Seit einiger Zeit geht in den sozialen Medien das Schlagwort “ToxicPositivity” um. Bei der toxischen Positivität handelt es sich um eine Lebenseinstellung, bei der nur positive Gefühle zugelassen werden. Anhänger dieser Lebenseinstellung unterdrücken und ignorieren konsequent alle negativen Gefühle. Zu erkennen sind die X (ehemals Twitter), TikTok und Instagram an dem Spruch “Good vibesonly” im Profil. Aber weshalb sollte Optimismus eigentlich toxisch sein? Schließlich fördert eine positive Grundeinstellung der Mitarbeiter das Betriebsklima. Und das ist doch das, was man als Chef gerne sieht.
Ein gesunder Optimismus ist auch nicht das Problem. Zwanghafter Optimismus der Mitarbeiter kann sich jedoch auch negativ auf den Betrieb auswirken. Nehmen wir als Beispiel die Planung von größeren Projekten. Diese unterteilen sich in der Regel in mehrere Teilaufgaben, welche von einem Team abgearbeitet werden müssen. Dabei ist es relativ normal, dass die einzelnen Teilaufgaben aufeinander aufbauen. Eine gute Planung würde eventuelle Probleme und mögliche Störungen beachten und diese in der Zeitplanung beachten. Ist der Optimismus zu groß, werden mögliche Probleme einfach ausgeblendet. Die Folge kann sein, dass das Team Termine nicht mehr halten kann. Für den Betrieb steht hier am Ende vielleicht sogar ein finanzieller Verlust zum Beispiel durch Konventionalstrafen oder Folgeaufträgen. Ganz zu schweigen von der Rufschädigung, dass Termine nicht eingehalten werden können.
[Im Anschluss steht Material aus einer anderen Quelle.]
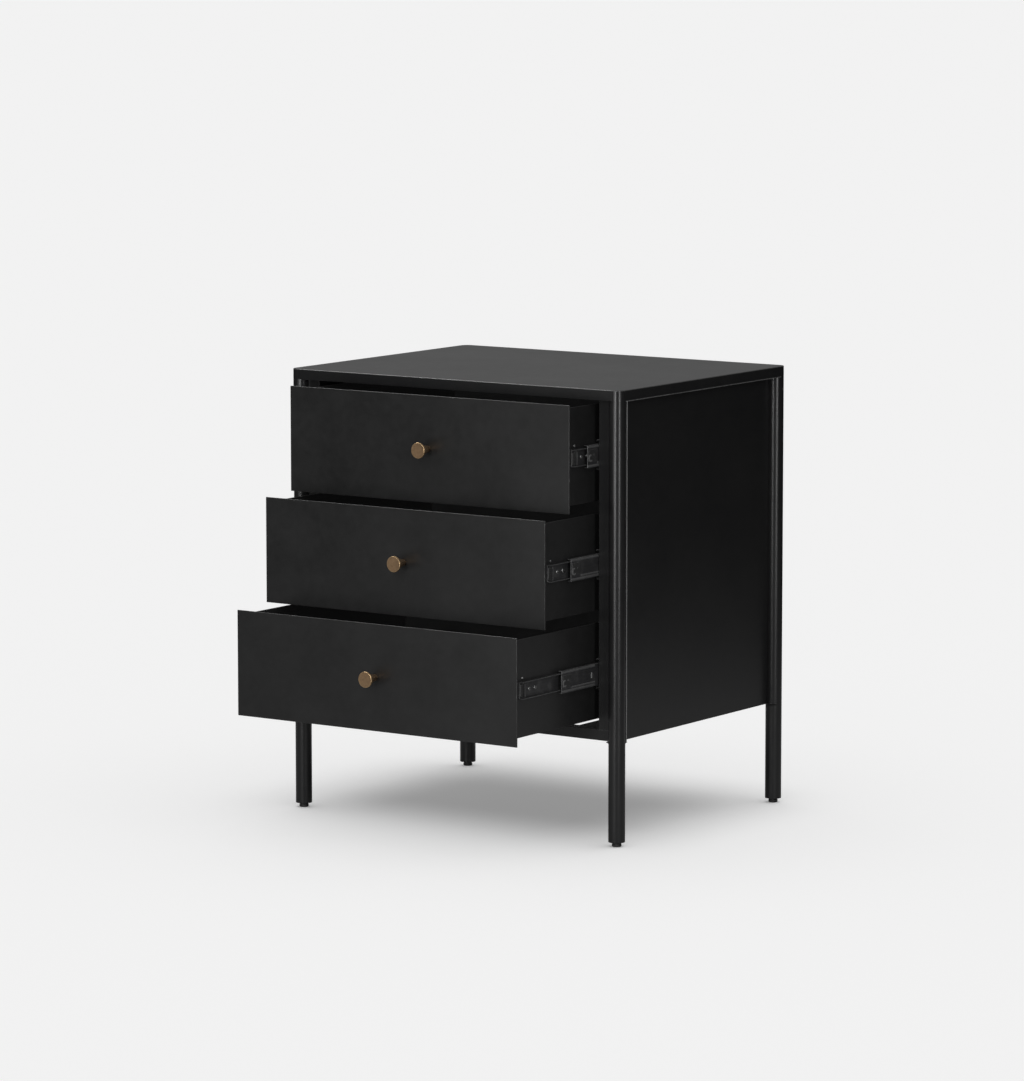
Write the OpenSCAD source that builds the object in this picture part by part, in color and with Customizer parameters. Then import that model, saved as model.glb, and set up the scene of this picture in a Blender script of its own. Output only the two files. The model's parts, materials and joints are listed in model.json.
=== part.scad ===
// Nightstand with three drawers: a folded steel case on four tube posts.
// Units are millimetres and +Z is up. The origin is on the floor under the middle of the case.
// The front faces -Y, and the three drawers stand partly open on ball-bearing slides.

/* [Case] */
// Width across the posts
case_w = 610; // [600:1:630]
// Depth across the posts
case_d = 472; // [468:1:490]
// Height of the top surface above the floor
case_h = 688; // [670:1:720]
// Height of the underside of the case above the floor
belly_z = 158; // [140:1:170]
// Height of the front bottom rail
rail_h = 16; // [12:1:20]
// Height of the rim round the top
rim_h = 16; // [12:1:20]
// Thickness of the case sheet
case_t = 1.5; // [1.2:0.1:1.8]
// How far the side and back panels are set back from the outer faces of the posts
panel_recess = 15; // [14:0.5:15]
// How far the stiles and the bottom rail are set back from the front faces of the posts
stile_recess = 13.5; // [12:0.5:14.5]

/* [Posts and feet] */
// Outer diameter of the corner posts
post_d = 25.4; // [24:0.1:26]
// Wall of the corner posts
post_wall = 1.6; // [1.2:0.1:2]
// Height of the post ends above the floor
post_end_z = 7; // [6.5:0.5:9]
// Diameter of the levelling feet
glide_d = 14.5; // [13:0.5:18]

/* [Drawers] */
// Width of the opening between the stiles
opening_w = 518.4; // [514:0.2:522]
// Gap at each side of a drawer front
side_gap = 2.2; // [1.6:0.2:3]
// Gap above and below each drawer front
front_gap = 3; // [2:0.5:4]
// Thickness of the drawer fronts
front_t = 2; // [1.5:0.5:3]
// Thickness of the drawer box sheet
box_t = 1.2; // [1:0.1:1.5]
// Depth of the drawer boxes
box_d = 420; // [400:1:425]
// How far the top drawer stands open
open_top = 63.4; // [0:0.1:300]
// How far the middle drawer stands open
open_middle = 127.1; // [0:0.1:300]
// How far the bottom drawer stands open
open_bottom = 200.4; // [0:0.1:300]

/* [Slides] */
// Length of the ball-bearing slides, which is also their travel
slide_len = 400; // [390:1:400]
// Distance from the closed drawer fronts back to the slides
slide_setback = 20; // [16:1:22]
// Balls in each row
balls_in_row = 6; // [4:1:8]

/* [Knobs] */
// Diameter of the knob face
knob_d = 24; // [20:0.1:32]
// How far the knob stands out from the drawer front
knob_l = 25; // [20:0.5:30]

/* [Hidden] */
$fn = 48;
eps = 0.5;              // how far a cutter runs past a face
weld_gap = 0.05;        // gap between welded pieces, so that their solids don't overlap

DRAWERS = ["top", "middle", "bottom"];
SIDES = ["left", "right"];
OPEN = [open_top, open_middle, open_bottom];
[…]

Auch wenn man als Vorgesetzter gerne ein positives Klima im Team sieht, zu viel davon kann das Gegenteil bewirken. Mitarbeiter, die ständig alles Negative ausblenden können auf Dauer anstrengend. Nicht nur, weil von Ihnen keine Rückmeldung zu Problemen kommt, auf andere Mitarbeiter wirken sie häufig nicht autentisch. Und Mitarbeiter, die nicht autentisch wirken, erzeugen häufig Zweifel an deren Integrität. Wie bereits erwähnt ist ein gesunder Optimismus nicht falsch. Es kann für ein Team förderlich sein, wenn mindestens ein Mitglied bei Problemen die anderen Teammitglieder aufbaut. Hierbei sollte man jedoch autentisch bleiben und keine falschen Hoffnungen erwecken. Das hätte sonst den gegenteiligen Effekt und das Team wird womöglich noch weiter demotiviert. Also genau das, was man als Vorgesetzter nicht möchte.
Der Trend zur Toxic Positivity mag auf den ersten Blick verlockend sein. Er verspricht, dass man glücklicher sei, wenn man Negatives aus der Gefühlswelt ausblendet. Und im Grunde ist es ja eine positive Eigenschaft, wenn man nicht jedes Problem zu seinem macht. Allerdings sollte man diese Form der Positivität nicht in jeder Situation ausleben. Zumal es auch nicht wirklich autentisch ist, wenn negative Gefühle nicht zugelassen werden. Im beruflichen Umfeld kann es sogar schwierig werden, wenn Probleme in Lieferketten oder Produktionsprozessen ausgeblendet werden. Hier hilft es dann auch nicht mehr weiter, ob der Optimismus autentisch ist oder nicht.